5. Should the disclosure requirements be restricted to those registrants that exceed a certain size or meet some other threshold? If so, what would be the appropriate threshold?

I don't believe that such requirements should be restricted to registrants of a certain size or other threshold. The kind of behavior which this information would reveal is not restricted to companies above a certain threshold, so providing an exemption to companies of a lesser size might be tantamount to giving carte blanche to earnings management that can be kept hidden.

As a matter of fact, the COSO Report issued last year indicated that small companies were often engaged in abusive accounting practices. If that's the case, the argument for requiring these disclosures for smaller companies is strengthened further.

6. Are there circumstances where registrants may appropriately exclude disclosure about loss accruals related to litigation because of concerns about confidentiality while still conforming with GAAP? If so, please describe such circumstances in detail.

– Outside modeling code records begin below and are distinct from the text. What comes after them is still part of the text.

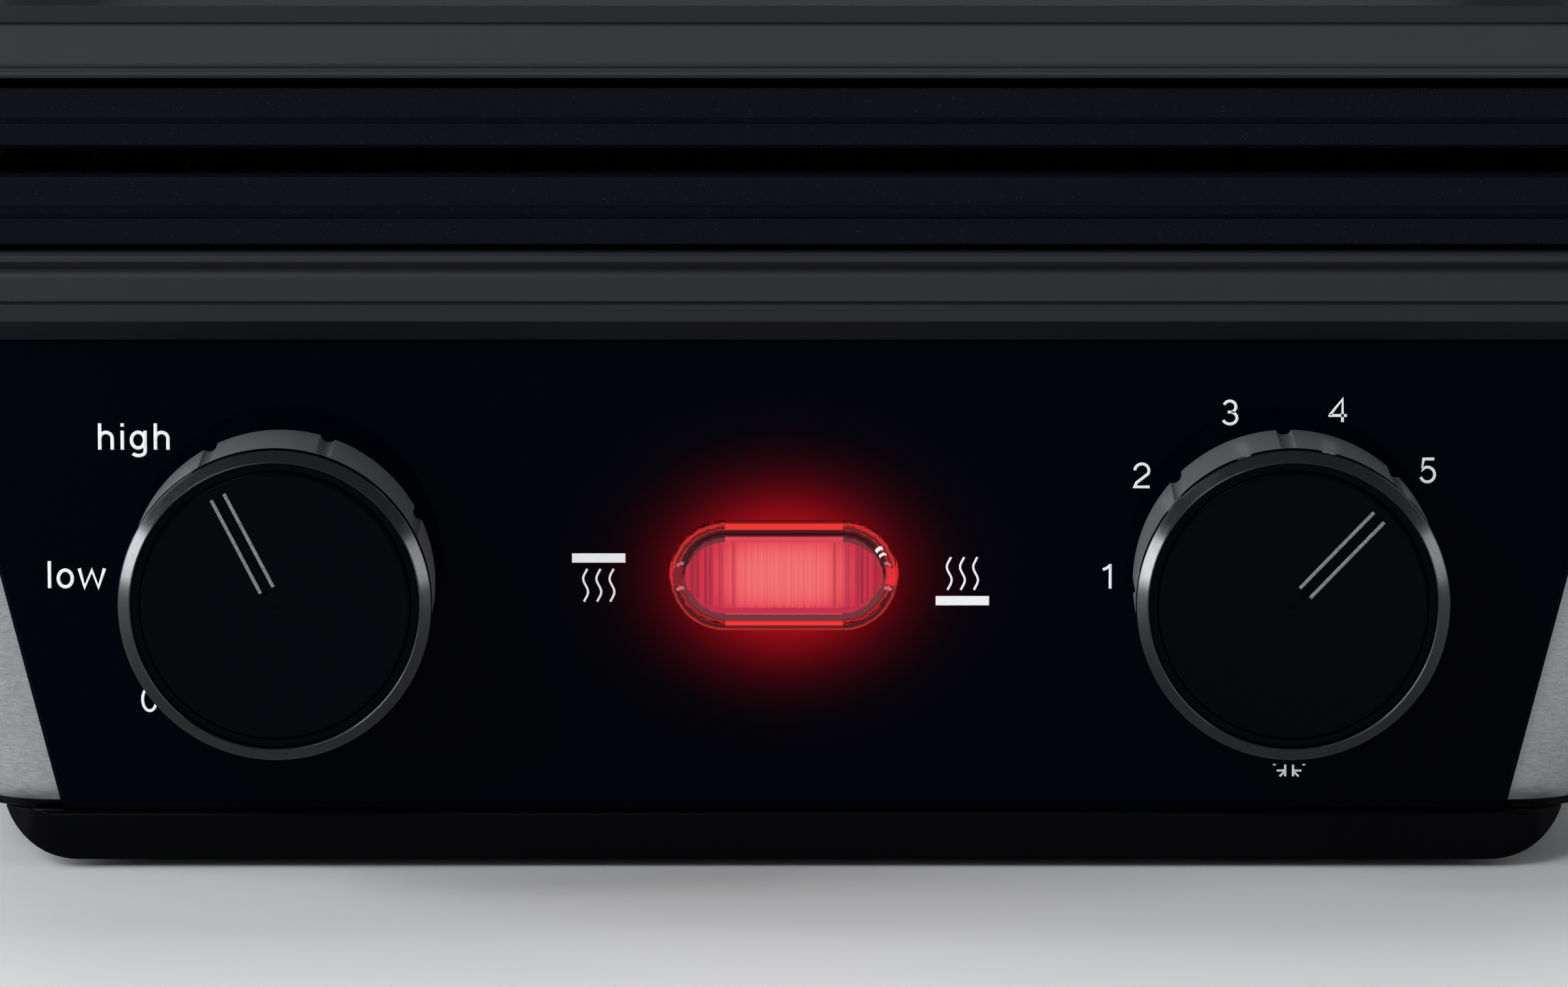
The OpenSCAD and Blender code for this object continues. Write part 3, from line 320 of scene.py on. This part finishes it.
def lens_ends(m, at, t):
    """Bands round the ends, with a bright tip, and painted highlights: pale blocks and white glints"""
    arcs = m.mix(at.upper, m.ramp(t, LOW_ENDS), m.ramp(t, TOP_ENDS))
    far = m.span(at.side, LENS_L + 5 * MM, LENS_L + 5.3 * MM, 0, 1)
    channel = m.span(at.inside, 1.5 * MM, 1.7 * MM, 1, 0)
    level = m.span(at.high, 1.15 * MM, 1.4 * MM, 1, 0)
    tip = m.mix(m.span(at.dx, -1 * MM, 1 * MM, 0, 1), GARNET, SCARLET)
    tip = m.mix(m.span(at.inside, 0.25 * MM, 0.35 * MM, 1, 0), tip, BLOOD)
    arcs = m.mix(m.math("MULTIPLY", m.math("MULTIPLY", far, channel), level), arcs, tip)
    # painted highlights: pale patches above and below the tip at each end
    blocks = m.math("MULTIPLY", far, m.window(at.high, 1.75 * MM, 0.22 * MM, 0.6))
    blocks = m.math("MULTIPLY", blocks, m.window(at.inside, 1.15 * MM, 0.45 * MM))
    arcs = m.mix(blocks, arcs, PALE)
    # painted glints: white patches of a reflection on the upper right arc
    turn = m.math("ARCTAN2", at.dz, m.math("SUBTRACT", at.dx, LENS_L))
    for angle, half in GLINTS:
        glint = m.math("MULTIPLY", at.at_right, m.window(turn, math.radians(angle), math.radians(half)))
        glint = m.math("MULTIPLY", glint, m.window(at.inside, 1.3 * MM, 0.45 * MM))
        arcs = m.mix(glint, arcs, WHITE)
    return arcs


def lens_field(m, at):
    """Fluted field, brightest at its middle"""
    along = m.math("POWER", m.math("DIVIDE", at.side, FIELD_W), 4.0)
    across = m.math("ABSOLUTE", m.math("SUBTRACT", at.dz, FIELD_UP))
    across = m.math("POWER", m.math("DIVIDE", across, FIELD_H), 3.0)
    lit = m.math("EXPONENT", m.math("MULTIPLY", m.math("ADD", along, across), -1.0))
    fine = m.span(m.noise((2300, 0, 0), 1, 0.4), 0.40, 0.60, 0.22, 0.0)
    field = m.mix(fine, m.ramp(lit, FIELD), CERISE)
    outer = m.span(at.side, 9 * MM, 11 * MM, 0.0, 0.7)
    coarse = m.span(m.noise((1500, 0, 0), 0), 0.44, 0.56, 1, 0)
    field = m.mix(m.math("MULTIPLY", outer, coarse), field, WINE)
    for place, half, deep in FLUTES:
        field = m.mix(m.window(at.side, place * MM, half * MM, deep), field, MAUVE)
    teeth = m.math("MULTIPLY", m.span(m.noise((1900, 0, 0), 0), 0.46, 0.54, 0, 0.6),
                   m.span(at.dz, -4.6 * MM, -3.9 * MM, 1, 0))
    return m.mix(teeth, field, PLUM)


def lens():
    """Red lens, lit from behind: bright edge, dark channel and a fluted field"""
    m = Mat("lens")
    at = LensPlace(m)
    t = m.span(at.inside, 0, BAND, 0, 1)
    straight = m.mix(at.upper, m.ramp(t, LOW_BANDS), m.ramp(t, TOP_BANDS))
    edge = m.mix(at.at_end, straight, lens_ends(m, at, t))
    straight_limit = m.mix(at.upper, (FIELD_LOW,) * 3, (FIELD_TOP,) * 3)
    limit = m.mix(m.span(at.high, 1.5 * MM, 4.5 * MM, 1, 0), straight_limit, (FIELD_END,) * 3)
    glow = m.mix(m.math("GREATER_THAN", at.inside, limit), edge, lens_field(m, at))
    m.set(Base_Color=m.mix(m.noise(400, 1), GLASS, GLASS_PALE),
          Roughness=m.span(m.noise(900, 2), 0.3, 0.7, 0.06, 0.12), Specular_IOR_Level=0.2,
          Emission_Color=glow, Emission_Strength=1.0, Normal=m.bump(m.noise(500, 1), 0.000006))
    return m


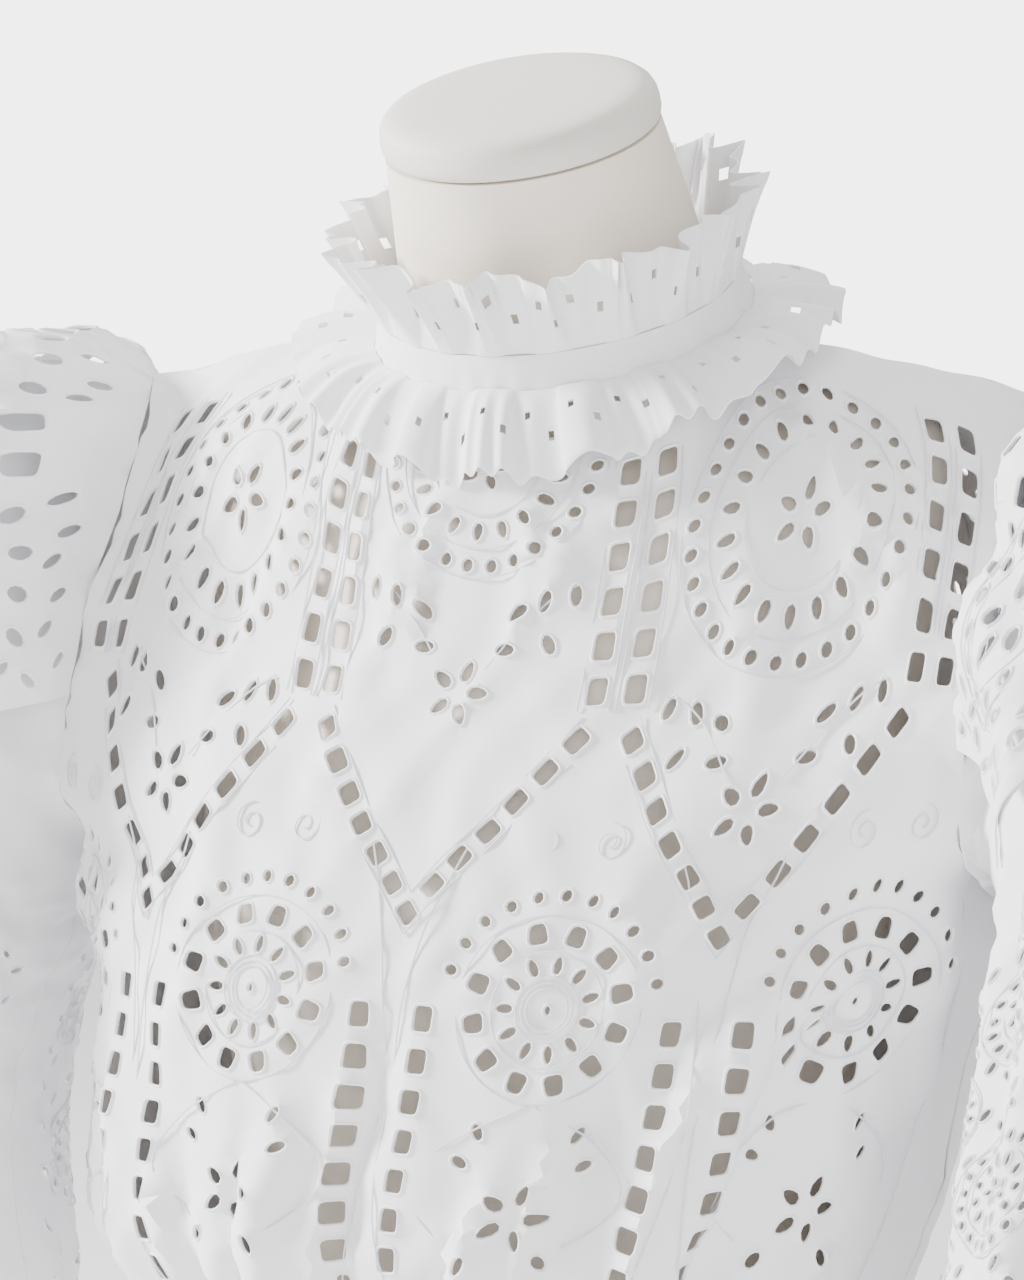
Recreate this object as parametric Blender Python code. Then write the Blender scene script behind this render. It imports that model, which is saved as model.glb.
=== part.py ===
"""Peplum blouse of white eyelet cotton on a limbless dress form.

Units are metres, +Z is up and the garment faces -Y, so the wearer's left is +X.
Each cloth panel is a table of points across its half width, a row per level,
and is laid out flat in (across, down) metres for its cut-out holes.
"""
import math

import bpy
import numpy as np
from mathutils import Vector, geometry

# Driving dimensions
CLOTH = 0.0012            # wall of the cloth pieces
SEAM_GAP = 0.0004         # clearance between neighbouring pieces
WAIST_Z = 0.307           # height of the waist seam
BODICE_LENGTH = 0.385     # flat length from the shoulder to the waist seam
BAND_HEIGHT = 0.019       # collar band
STAND_HEIGHT = 0.034      # standing ruffle above the band
FALL_WIDTH = 0.041        # falling ruffle below the band
SLEEVE_LENGTH = 0.60      # flat length from the armhole to the cuff
CAP_TIER_LENGTH = 0.150   # overlay at the sleeve head
CUFF_HEIGHT = 0.055
NECK_TILT = math.radians(22)
NECK_CENTRE = Vector((0.0, 0.015, 0.701))
NECK_HALF_WIDTH = 0.079
NECK_HALF_DEPTH = 0.0733
REPEAT = 0.128            # sideways repeat of the eyelet pattern
SQUARE_W = 0.0078         # one ladder square
SQUARE_H = 0.0098
PITCH = 0.0157            # from one ladder square to the next

# Rows of the front bodice: flat distance down, flat half width, sideways shift,
# then five points from the centre front to the side edge.
FRONT_ROWS = [
    (0.000, 0.238, 0.000, (0, -.052, .668), (.058, -.032, .679), (.0855, .010, .6985),
     (.139, .022, .692), (.195, .030, .679)),
    (0.050, 0.222, 0.000, (0, -.058, .626), (.056, -.050, .630), (.105, -.028, .646),
     (.152, -.006, .652), (.194, .004, .634)),
    (0.110, 0.215, 0.000, (0, -.078, .565), (.054, -.074, .567), (.106, -.060, .572),
     (.155, -.044, .578), (.194, -.034, .576)),
    (0.170, 0.222, 0.000, (0, -.108, .510), (.056, -.107, .508), (.108, -.098, .508),
     (.156, -.078, .512), (.194, -.050, .518)),
    (0.205, 0.285, -.002, (0, -.118, .478), (.070, -.116, .476), (.134, -.096, .477),
     (.178, -.052, .480), (.192, .018, .486)),
    (0.260, 0.285, -.006, (0, -.127, .425), (.069, -.124, .424), (.130, -.100, .425),
     (.168, -.052, .427), (.178, .018, .430)),
    (0.330, 0.285, -.016, (0, -.130, .360), (.066, -.127, .360), (.124, -.102, .360),
     (.160, -.052, .360), (.170, .018, .360)),
    (0.385, 0.285, -.012, (0, -.112, .307), (.055, -.108, .307), (.104, -.085, .307),
     (.135, -.045, .307), (.145, .015, .307)),
]

# Armhole edge of the bodice: height, y at the front, y at the back.
ARMHOLE = [(.486, .0188, .0192), (.494, -.020, .062), (.518, -.050, .094),
           (.576, -.034, .086), (.634, .004, .056), (.679, .0302, .0312)]

# The same for the back bodice, from the centre back to the side edge.
BACK_ROWS = [
    (0.000, 0.238, 0.000, (0, .088, .724), (.058, .063, .716), (.0855, .0165, .6985),
     (.139, .0246, .692), (.195, .0315, .679)),
    (0.050, 0.222, 0.000, (0, .104, .676), (.056, .099, .672), (.105, .072, .664),
     (.152, .052, .654), (.194, .056, .634)),
    (0.110, 0.215, 0.000, (0, .112, .616), (.054, .110, .612), (.106, .102, .602),
     (.155, .092, .590), (.194, .086, .576)),
    (0.170, 0.222, 0.000, (0, .114, .552), (.056, .113, .550), (.108, .108, .542),
     (.156, .100, .530), (.194, .094, .518)),
    (0.205, 0.285, -.002, (0, .112, .512), (.070, .111, .510), (.134, .100, .502),
     (.178, .074, .494), (.192, .0195, .486)),
    (0.260, 0.285, -.006, (0, .107, .446), (.069, .106, .445), (.130, .092, .441),
     (.168, .066, .436), (.178, .0195, .430)),
    (0.330, 0.285, -.016, (0, .103, .368), (.066, .101, .367), (.124, .088, .365),
     (.160, .062, .362), (.170, .0195, .360)),
    (0.385, 0.285, -.012, (0, .096, .307), (.055, .093, .307), (.104, .080, .307),
     (.135, .054, .307), (.145, .0165, .307)),
]

# Rows of a sleeve: flat distance down, outer x and z, inner x and z,
# middle y, half depth in y, flat half width of one half sleeve.
SLEEVE_ROWS = [
    (0.000, .1961, .679, .1941, .486, .022, .075, .135),
    (0.045, .238, .688, .202, .474, .014, .088, .150),
    (0.100, .283, .662, .208, .462, -.004, .098, .160),
    (0.170, .308, .600, .212, .444, -.018, .102, .160),
    (0.250, .317, .520, .212, .416, -.034, .102, .160),
    (0.345, .322, .425, .205, .374, -.048, .098, .160),
    (0.440, .328, .325, .188, .310, -.056, .092, .160),
    (0.530, .333, .225, .212, .222, -.054, .078, .150),
    (0.600, .322, .137, .246, .137, -.050, .042, .135),
]

# Rows of the dress form: middle y, height, forward tilt in degrees,
# half width, depth forward, depth back.
FORM_ROWS = [
    (.010, .000, 0, .152, .104, .100), (.010, .060, 0, .159, .110, .112),
    (.008, .130, 0, .160, .110, .116), (.005, .205, 0, .150, .100, .106),
    (.002, .285, 0, .122, .086, .082), (.000, .340, 0, .118, .084, .080),
    (-.002, .410, 0, .130, .102, .090), (-.004, .475, 0, .141, .108, .100),
    (.006, .525, 0, .148, .099, .096), (.018, .570, 0, .153, .090, .084),
    (.024, .610, 0, .158, .079, .068), (.026, .647, 0, .161, .062, .050),
    (.027, .672, 2, .148, .038, .028), (.021, .6855, 6, .100, .034, .022),
    (.016, .697, 13, .070, .043, .036), (.010, .712, 19, .065, .052, .049),
    (-.003, .739, 22, .060, .055, .055), (-.023, .778, 22, .0545, .0520, .0520),
]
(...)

I would oppose exempting disclosures related to litigation loss accruals on the grounds that they would then become the "earnings management account" of first resort.

7. Should the disclosures concerning valuation and loss accrual account activity be required when interim financial statements are presented?

The information should appear in every 10-Q as well. Earnings management can occur every time earnings are reported, and these schedules will help analysts and investors to detect such activities. In accounting trade publications, one can often find companies boasting of how they have taken advantage of the tremendous advances in the automation of financial information production in order to shorten the process of closing out books at the end of an accounting period - and to improve the information provided to management. Why shouldn't shareholders and other users of financial information be provided the same benefits? There should be no reason that this information cannot be provided on a quarterly basis; I believe that it would provide only an unalloyed benefit to the markets.

8. Should the disclosures concerning changes in property, plant, equipment, and intangible assets and related accumulated depreciation, depletion, and amortization be required when interim financial statements are presented?

Those disclosures should be required on an interim basis as well. A company may "make its numbers" by selectively selling individual long-term assets and realizing a gain; such actions are undetectable in the financial statements without the kind of information these schedules provide.

To conclude, I would like to thank the Commission for proposing such an improvement to the financial reporting process. The information it provides is very basic and useful, and would be greatly utilized by many market participants. If you need elaboration on any of my comments, do not hesitate to contact me.

Sincerely,

Jack Ciesielski

Footnotes

1 See the attached Barron's editorial, "More Second-Guessing," August 24, 1998.